* [DO THIS] Below is a listing. Gather each line of it that contains "which".

--- Start of STORED DATA ---

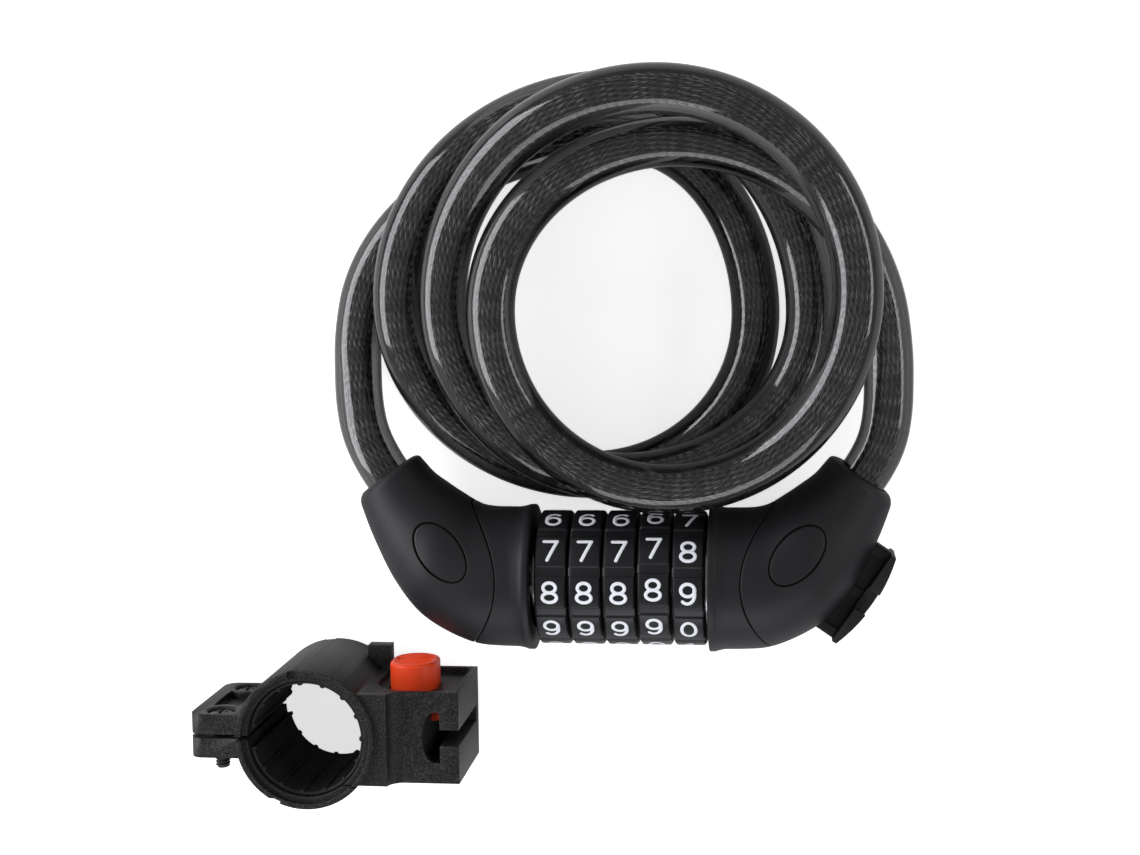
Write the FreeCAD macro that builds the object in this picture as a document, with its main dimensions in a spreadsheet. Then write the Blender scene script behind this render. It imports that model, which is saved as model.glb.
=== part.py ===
import FreeCAD, Part
import Sketcher
import math
import os
import re
from FreeCAD import Placement, Rotation, Vector

# Coiled cable lock with five code dials, and its two-piece bar bracket.
# Millimetres. +X runs along the dial axis, +Y towards the coil, +Z up from the table.
# The origin lies on the table, under the middle of the dial stack.

doc = FreeCAD.newDocument("CableLock")
sheet = doc.addObject("Spreadsheet::Sheet", "Sizes")

SIZES = [
    ("dial_radius", 16.65, "number wheels, outside"),
    ("dial_width", 7.8, "one wheel along the axis"),
    ("dial_gap", 0.6, "between two wheels"),
    ("dial_edge", 0.6, "chamfer on a wheel's rims"),
    ("grip_depth", 0.4, "grip grooves between the digits"),
    ("grip_radius", 2.4, "round bottom of a grip groove"),
    ("dial_turn", 3.5, "digit nearest the top from straight up, degrees towards -Y"),
    ("dial_slack", 3.2, "the fourth wheel stands this far back from the others, degrees"),
    ("ring_radius", 8.4, "cam ring, outside"),
    ("ring_width", 5.2, "cam ring along the axis"),
    ("ring_key", 0.9, "radius of the round key between ring and wheel"),
    ("fit_clearance", 0.06, "running fits of ring, barrel and pin"),
    ("barrel_radius", 5.2, "slotted tube that carries the dials"),
    ("pin_radius", 3.3, "locking pin"),
    ("lug_reach", 6.9, "lug tip from the axis"),
    ("lug_width", 2.4, "lug across the axis"),
    ("lug_length", 2.2, "lug along the axis"),
    ("lug_clearance", 0.35, "lug in its keyway and notch, each side"),
    ("pin_tip", 0.5, "pin past its last lug"),
    ("keyway_end", 1.5, "barrel's slot past the pin"),
    ("end_ring_play", 0.3, "end ring to the dial stack"),
    ("stack_play", 0.1, "dial stack, thrust washer and disc spring, between two of them"),
    ("cut_over", 1.0, "how far a cutting form starts outside what it cuts"),
    ("left_gap", 1.5, "dial stack to the left collar"),
    ("right_gap", 0.7, "dial stack to the right collar"),
    ("collar_radius", 17.5, "collars, outside"),
    ("flange_radius", 18.2, "raised rim of a collar, which touches the table"),
    ("flange_width", 1.6, "raised rim along the axis"),
    ("collar_wall", 2.6, "collar wall"),
    ("web", 3.0, "inner wall of a collar beside the dials"),
    ("web_bore", 12.7, "hole in that wall, for washer and ring"),
    ("seam_gap", 0.3, "collar to elbow, along the axis"),
    ("seam_top", 14.3, "seam from the collar face, at the top"),
    ("seam_middle", 10.65, "seam from the collar face, at mid height"),
    ("seam_bottom", 16.35, "seam from the collar face, at the bottom"),
    ("piece_clearance", 0.15, "between pieces that are assembled by hand"),
    ("head_radius", 9.0, "round heads of pin and barrel"),
    ("head_width", 2.0, "those heads along the axis"),
    ("head_along", 8.0, "those heads from the web"),
    ("barrel_overhang", 1.2, "barrel past its end ring"),
    ("end_ring_width", 1.2, "end ring along the axis"),
    ("end_ring_radius", 9.0, "end ring, outside"),
    ("washer_radius", 12.3, "thrust washer and disc spring, outside"),
    ("washer_bore", 7.5, "their bore"),
    ("washer_width", 1.0, "thrust washer along the axis"),
    ("spring_sheet", 0.6, "disc spring's sheet"),
    ("spring_seat", 1.2, "disc spring's inner rim outside the washer's bore"),
    ("elbow_wall", 2.4, "elbow shell wall"),
    ("form_lap", 3.0, "elbow form from its start to the middle of the seam"),
    ("spigot_lap", 1.5, "spigot past the seam's lowest point"),
    ("tight_clearance", 0.05, "between pieces of one end that never move"),
    ("head_room", 1.0, "room behind the round heads' seats"),
    ("neck_tilt", 4.0, "loft section 1, degrees"),
    ("shoulder_tilt", 15.0, "loft section 2, degrees"),
    ("hip_tilt", 26.0, "loft section 3, degrees"),
    ("throat_tilt", 36.0, "loft section 4, degrees"),
    ("mouth_tilt", 54.0, "loft section 5, degrees"),
    ("neck_along", 15.2, "loft section 1 from the collar face"),
    ("neck_rise", 1.0, "and above the axis"),
    ("neck_radius", 17.2, "and its radius"),
    ("shoulder_along", 23.5, "loft section 2"),
    ("shoulder_rise", 5.5, "loft section 2"),
    ("shoulder_radius", 16.8, "loft section 2"),
    ("hip_along", 28.8, "loft section 3"),
    ("hip_rise", 10.9, "loft section 3"),
    ("hip_radius", 14.3, "loft section 3"),
    ("throat_along", 33.2, "loft section 4"),
    ("throat_rise", 17.2, "loft section 4"),
    ("throat_radius", 11.75, "loft section 4"),
    ("mouth_along", 37.5, "loft section 5, where the cable leaves"),
    ("mouth_rise", 25.7, "loft section 5"),
    ("mouth_radius", 9.1, "loft section 5"),
    ("cable_radius", 6.0, "plastic sleeve of the cable"),
    ("rope_radius", 2.6, "steel rope inside it"),
    ("socket_clearance", 0.2, "cable in its socket"),
    ("socket_depth", 9.0, "cable inside the elbow's mouth"),
    ("cable_lead", 3.0, "straight cable in front of the mouth"),
    ("ferrule_radius", 4.4, "crimped end sleeve"),
    ("ferrule_length", 8.0, "crimped end sleeve"),
    ("ferrule_gap", 0.2, "crimped end sleeve to the cable's plastic"),
    ("rope_inset", 0.3, "rope's end inside the crimped sleeve"),
    ("badge_long", 16.3, "oval badge"),
    ("badge_short", 9.6, "oval badge"),
    ("badge_along", 21.8, "badge from the collar face"),
    ("badge_rise", 6.7, "badge above the axis"),
    ("badge_turn", 47.5, "badge's long axis, degrees"),
    ("badge_depth", 1.1, "badge thickness"),
    ("badge_groove", 0.45, "groove round the badge"),
    ("screw_radius", 1.25, "elbow screws"),
    ("screw_head_radius", 2.6, "elbow screw heads"),
    ("screw_head_width", 1.8, "elbow screw heads"),
    ("boss_radius", 3.2, "screw bosses"),
    ("screw_reach", 6.5, "screw ends, each side of the split"),
    ("neck_screw_along", 18.2, "lower elbow screw from the collar face"),
    ("neck_screw_rise", -8.6, "and from the axis"),
    ("hip_screw_along", 29.4, "upper elbow screw from the collar face"),
    ("hip_screw_rise", 2.0, "and from the axis"),
    ("tongue_length", 25.7, "bracket tongue"),
    ("tongue_stem", 5.0, "tongue from elbow to flange"),
    ("tongue_stem_width", 3.4, "stem in the bracket's mouth"),
    ("tongue_flange", 3.3, "flange thickness"),
    ("tongue_flange_width", 12.0, "flange across"),
    ("tongue_along", 32.95, "middle of the tongue's base from the collar face"),
    ("tongue_drop", 0.85, "and below the axis"),
    ("tongue_turn", 34.3, "outward direction below the axis, degrees"),
    ("tongue_root", 1.4, "root plate inside the shell"),
    ("latch_notch", 6.0, "notch for the bracket's catch"),
    ("latch_notch_depth", 3.0, "that notch"),
    ("panel_depth", 0.8, "sunk panels in the stem"),
    ("panel_end", 2.5, "sunk panels from the tongue's ends"),
    ("panel_rib", 2.4, "rib between the two panels"),
    ("panel_foot", 0.8, "sunk panels from the elbow"),
    ("tongue_bed", 9.0, "depth of the tongue's slit in the shells"),
    ("tongue_play", 0.1, "tongue in that slit, each side"),
    ("bracket_x", -78.0, "bracket bore"),
    ("bracket_y", -38.0, "bracket bore"),
    ("clamp_radius", 17.5, "clamp ring, outside"),
    ("clamp_bore", 14.75, "clamp ring, inside"),
    ("clamp_length", 38.0, "clamp ring along its bore"),
    ("split_gap", 1.0, "between the two halves at the ears"),
    ("ear_reach", 30.0, "ears from the bore's axis"),
    ("ear_thick", 5.0, "one ear"),
    ("ear_inset", 2.0, "ears shorter than the ring, each end"),
    ("ear_lap", 0.5, "ears into the ring's bore line"),
    ("clamp_screw_reach", 23.0, "clamp screws from the bore's axis"),
    ("clamp_screw_spacing", 24.0, "clamp screws apart"),
    ("clamp_screw_radius", 1.9, "clamp screws"),
    ("clamp_head_radius", 3.05, "clamp screw heads"),
    ("clamp_head_width", 1.4, "clamp screw heads"),
    ("clamp_tip", 3.6, "screw tips past the lower ear"),
    ("nut_radius", 3.7, "hexagon nuts, corner"),
    ("nut_width", 2.6, "hexagon nuts"),
    ("recess_depth", 1.5, "recess between the screws"),
    ("recess_width", 7.0, "that recess across the ear"),
    ("liner_wall", 1.5, "liner in the clamp"),
    ("liner_slit", 5.0, "slit in the liner"),
    ("block_reach", 38.0, "slot block from the bore's axis"),
    ("block_half", 11.5, "half its height"),
    ("block_length", 29.0, "along the bore"),
    ("block_lap", 2.0, "block into the ring"),
    ("nub_width", 6.0, "stop nub beside the button, along the ear's direction"),
    ("nub_length", 4.0, "stop nub along the bore"),
    ("nub_back", 5.0, "stop nub's start before the bore's radius"),
    ("nub_drop", 0.5, "stop nub past the block's end"),
    ("lip", 4.8, "lips beside the slot's mouth"),
    ("slot_depth", 4.6, "slot behind the lips"),
    ("slot_width", 12.8, "slot across"),
    ("mouth_width", 4.1, "slot's mouth between the lips"),
    ("slot_floor", 3.0, "closed end of the slot"),
    ("button_reach", 24.4, "button from the bore's axis"),
    ("button_radius", 6.0, "rounded ends of the button"),
    ("button_straight", 3.5, "between those ends"),
    ("button_proud", 5.5, "button above the block"),
    ("button_sunk", 2.3, "button inside the block"),
    ("button_travel", 2.0, "how far it goes in"),
    ("button_clearance", 0.35, "round the button and its leg"),
    ("button_floor", 0.2, "under the pressed button"),
    ("leg_room", 1.5, "slot for the leg above and below its travel"),
    ("leg_width", 5.0, "button's leg along the slot"),
    ("leg_thick", 2.8, "button's leg"),
    ("leg_length", 8.0, "button's leg"),
    ("catch_reach", 1.6, "catch on the leg"),
    ("catch_height", 2.6, "catch on the leg"),
    ("button_spring_radius", 1.9, "coil radius of the button's spring"),
    ("button_spring_wire", 0.25, "wire radius of that spring"),
    ("button_spring_length", 6.6, "that spring at rest"),
    ("button_spring_back", 2.4, "that spring from the button's middle"),
    ("button_spring_room", 0.3, "round that spring"),
]
COUNTS = [("dial_count", 5), ("digit_count", 10), ("spring_turns", 6)]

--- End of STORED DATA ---

* [IN RESPONSE]
Write the FreeCAD macro that builds the object in this picture as a document, with its main dimensions in a spreadsheet. Then write the Blender scene script behind this render. It imports that model, which is saved as model.glb.
    ("flange_radius", 18.2, "raised rim of a collar, which touches the table"),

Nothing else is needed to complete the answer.